Disclaimer: This article is for informational purposes only and does not constitute investment advice.
FAQ
Q: Are Fannie Mae and Freddie Mac common shares tradeable today, and how would that affect the valuation thesis?
A: The treatment of common-equity claims is constrained by the FHFA conservatorship established in September 2008 (FHFA.gov). As a result, market access to freely tradable common-equity instruments has historically been limited or conditioned on legal outcomes. Any valuation thesis that relies on common-equity restoration must therefore incorporate the probability, timing, and scope of administrative or legislative changes that would reconstitute shareholder rights.
Q: What does a 10x return imply versus a typical market benchmark?
A: A 10x return over a decade equates to roughly a 26% annualized return, well above long-run U.S. equity averages (~10% nominal annualized since 1926 per Ibbotson/S&P).

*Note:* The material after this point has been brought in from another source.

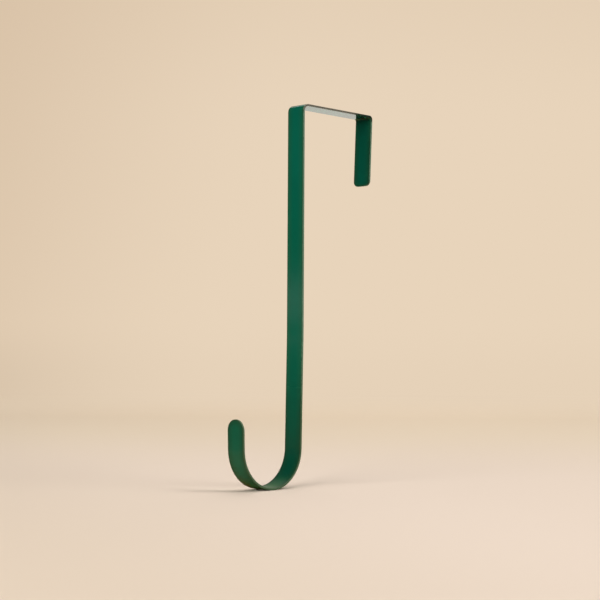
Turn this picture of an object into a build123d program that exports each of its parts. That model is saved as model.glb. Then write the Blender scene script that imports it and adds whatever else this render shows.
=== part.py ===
from build123d import *
from math import cos, radians, sin
import os

# Over-door wreath hanger, bent from one length of flat steel strap.
# Millimetres and degrees, +Z up. The origin is the middle of the bridge's underside,
# the face that rests on top of the door. The strap's width runs along X, the long
# strap and its hook hang on the -Y side, and the short back leg is on the +Y side.

# Strap stock
strap_width = 13.0
strap_thickness = 1.2
rim_radius = 0.2

# Over the door: the gap lies between the strap's inner faces, just under the bridge
door_gap = 60.4
overall_height = 228.6
front_bend_radius = 3.2
rear_bend_radius = 1.2
back_leg_length = 43.0
leg_corner_radius = 3.2
# The back leg closes on the door by this angle, so that its end grips
grip_angle = 2.5

# Long strap: a slight forward set, whose bend starts at this depth below the bridge
set_depth = 135.0
set_radius = 305.0
set_angle = 1.0

# Hook: inside radii of the quarter under the strap and of the quarter under the tip
heel_radius = 21.8
toe_radius = 23.6
# The tip runs on straight for this length, and opens outwards by this angle from plumb
tip_length = 17.5
tip_flare = 1.5

# Directions in the side view, where the first number is Y and the second is Z
grip_sin = sin(radians(grip_angle))
grip_cos = cos(radians(grip_angle))
set_sin = sin(radians(set_angle))
set_cos = cos(radians(set_angle))

# The back leg's door side, from its end up to the rear bend
rear_bend_centre_y = door_gap / 2 - rear_bend_radius
leg_top_y = rear_bend_centre_y + rear_bend_radius * grip_cos
leg_top_z = -rear_bend_radius * (1 + grip_sin)
leg_straight = back_leg_length - rear_bend_radius
leg_end_y = leg_top_y - leg_straight * grip_sin
leg_end_z = leg_top_z - leg_straight * grip_cos

# The strap's door side runs round the outside of the hook
heel_outside = heel_radius + strap_thickness
toe_outside = toe_radius + strap_thickness
hook_bottom_z = strap_thickness - overall_height
hook_start_z = hook_bottom_z + heel_outside * (1 - set_sin)

with BuildPart() as hanger:
    # The side view follows the strap's door side from the end of the back leg over the
    # bridge, down the long strap and round the hook, and is one thickness wide
    with BuildSketch(Plane.YZ) as side_view:
        with BuildLine() as door_side:
            leg = Line((leg_end_y, leg_end_z), (leg_top_y, leg_top_z))
            rear_bend = JernArc(leg @ 1, leg % 1, rear_bend_radius, 90 + grip_angle)
            bridge = Line(rear_bend @ 1, (front_bend_radius - door_gap / 2, 0))
            front_bend = JernArc(bridge @ 1, bridge % 1, front_bend_radius, 90)
            strap = Line(front_bend @ 1, (-door_gap / 2, -set_depth))
            forward_set = JernArc(strap @ 1, strap % 1, set_radius, -set_angle)
            shank_length = ((forward_set @ 1).Y - hook_start_z) / set_cos
            shank = PolarLine(forward_set @ 1, shank_length, direction=forward_set % 1)
            heel = JernArc(shank @ 1, shank % 1, heel_outside, set_angle - 90)
            toe = JernArc(heel @ 1, heel % 1, toe_outside, tip_flare - 90)
            tip = PolarLine(toe @ 1, tip_length - strap_width / 2, direction=toe % 1)
            offset(amount=strap_thickness, side=Side.RIGHT)
        make_face()
    extrude(amount=strap_width / 2, both=True)

    # The tip ends in a full round, as wide as the strap
    tip_direction = Vector(0, (tip % 1).X, (tip % 1).Y)
    tip_plane = Plane(
        origin=(0, (tip @ 1).X, (tip @ 1).Y),
        x_dir=(1, 0, 0),
        z_dir=Vector(1, 0, 0).cross(tip_direction),
    )
    with BuildSketch(tip_plane) as tip_round:
        Circle(strap_width / 2)
    extrude(amount=-strap_thickness)

    # The back leg's end is square, with two rounded corners
    leg_axis = Axis((0, leg_end_y, leg_end_z), (0, grip_sin, grip_cos))
    leg_end = hanger.faces().filter_by(leg_axis).sort_by(Axis.Z)[0]
    fillet(leg_end.edges().filter_by(Axis.X, reverse=True), leg_corner_radius)

    # Both rims of the strap are softened. Each rim is one smooth loop, round the end of
    # the leg, along the sides and round the tip, so its fillet starts at the leg's end
    leg_end = hanger.faces().filter_by(leg_axis).sort_by(Axis.Z)[0]
    fillet(leg_end.edges().filter_by(Axis.X), rim_radius)

hanger.part.label = "hanger"

os.makedirs("parts", exist_ok=True)
export_step(hanger.part, "parts/hanger.step")
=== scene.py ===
import bpy
from math import cos, radians, sin
from mathutils import Matrix, Vector


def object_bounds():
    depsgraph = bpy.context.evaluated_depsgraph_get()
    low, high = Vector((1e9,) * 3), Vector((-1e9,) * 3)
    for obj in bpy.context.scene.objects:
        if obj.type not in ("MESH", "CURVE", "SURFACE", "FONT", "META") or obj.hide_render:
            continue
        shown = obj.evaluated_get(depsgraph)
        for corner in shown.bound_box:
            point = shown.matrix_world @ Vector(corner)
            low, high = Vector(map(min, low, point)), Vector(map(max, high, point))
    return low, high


# Wreath hanger: one flat steel strap, bent and painted dark green, stood on a pale sweep.
# Metres and degrees, +Z up. X runs across the strap, and the hook is on the -Y side.

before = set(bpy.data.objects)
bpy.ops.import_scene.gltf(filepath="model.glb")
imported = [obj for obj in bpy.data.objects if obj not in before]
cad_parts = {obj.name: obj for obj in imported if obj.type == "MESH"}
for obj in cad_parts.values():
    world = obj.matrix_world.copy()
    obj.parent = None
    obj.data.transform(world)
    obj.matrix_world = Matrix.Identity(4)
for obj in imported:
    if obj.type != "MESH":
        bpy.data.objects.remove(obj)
cadLow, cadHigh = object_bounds()
print("frame loaded:", ", ".join(sorted(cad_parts)))


# Shader helpers

class Wire:
    # one output of a node, with the arithmetic that a note on paper would use

    def __init__(self, recipe, socket):
        self.recipe = recipe
        self.socket = socket

    def maths(self, operation, *values):
        sockets = {f"i{slot}": value for slot, value in enumerate(values)}
        return self.recipe.add("Math", {"operation": operation}, **sockets)

    def __add__(self, other):
        return self.maths("ADD", self, other)

    def __radd__(self, other):
        return self.maths("ADD", other, self)

    def __sub__(self, other):
        return self.maths("SUBTRACT", self, other)

    def __rsub__(self, other):
        return self.maths("SUBTRACT", other, self)

    def __mul__(self, other):
        return self.maths("MULTIPLY", self, other)

    def __rmul__(self, other):
        return self.maths("MULTIPLY", other, self)

    def __pow__(self, other):
        return self.maths("POWER", self, other)

    def __rpow__(self, other):
        return self.maths("POWER", other, self)

    def atLeast(self, lowest):
        return self.maths("MAXIMUM", self, lowest)


class Recipe:
    # the node tree of one material or of the world

    def __init__(self, holder):
        holder.use_nodes = True
        self.tree = holder.node_tree
        self.tree.nodes.clear()

    def add(self, kind, settings=None, output=0, **sockets):
        node = self.tree.nodes.new("ShaderNode" + kind)
        for name, value in (settings or {}).items():
            setattr(node, name, value)
        for name, value in sockets.items():
            target = self.findInput(node, name)
            if isinstance(value, Wire):
                self.tree.links.new(value.socket, target)
            else:
                target.default_value = value
        if node.outputs:  # the tree's last node has none
            return Wire(self, node.outputs[output])

    def findInput(self, node, name):
        # basecolor finds Base Color, and i6 finds the input with that number
        if name[1:].isdigit():
            return node.inputs[int(name[1:])]
        for socket in node.inputs:
            if socket.enabled and socket.name.replace(" ", "").lower() == name:
                return socket
        raise KeyError(f"{node.name} has no input {name}")

    def ramp(self, value, low, high):
        # 0 at low and 1 at high, eased at both ends
        return self.add(
            "MapRange", {"interpolation_type": "SMOOTHSTEP"},
            value=value, frommin=low, frommax=high, tomin=0.0, tomax=1.0,
        )

    def blend(self, share, first, second):
        # all of the first colour at 0 and all of the second at 1
        return self.add(
            "Mix", {"data_type": "RGBA"}, output=2, i0=share, i6=first, i7=second
        )

    def along(self, place, direction):
        # how far the place lies in a direction
        return self.add(
            "VectorMath", {"operation": "DOT_PRODUCT"}, output="Value",
            i0=place, i1=direction,
        )


def srgb(red, green, blue):
    # a colour as a picture gives it, 0 to 255, turned into the values that light adds up in
    shares = [value / 255 for value in (red, green, blue)]
    linear = [s / 12.92 if s <= 0.04045 else ((s + 0.055) / 1.055) ** 2.4 for s in shares]
    return (*linear, 1.0)


def around(azimuth, elevation, distance, centre):
    # a place seen from centre: azimuth 0 is straight in front and 90 is towards +X
    turn = radians(azimuth)
    rise = radians(elevation)
    offset = Vector((sin(turn) * cos(rise), -cos(turn) * cos(rise), sin(rise)))
    return Vector(centre) + offset * distance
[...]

That magnitude typically requires either a large binary event (legislative/judicial outcome) or multi-year structural improvement accompanied by re-rating—scenarios that are lower probability but high impact. Institutional valuation work should therefore treat a 10x claim as a tail outcome and allocate capital accordingly.
Q: What practical structures can institutions use to express a view without full exposure?
A: Institutions can consider layered, capital-efficient instruments such as tranche positions in securitizations, credit-linked notes tied to specific legal outcomes, or option-based structures that cap downside while preserving upside optionality. Pairing small directional bets with hedges and strict governance triggers for exit or scale adjustments is a best-practice approach when exposure is contingent on policy milestones.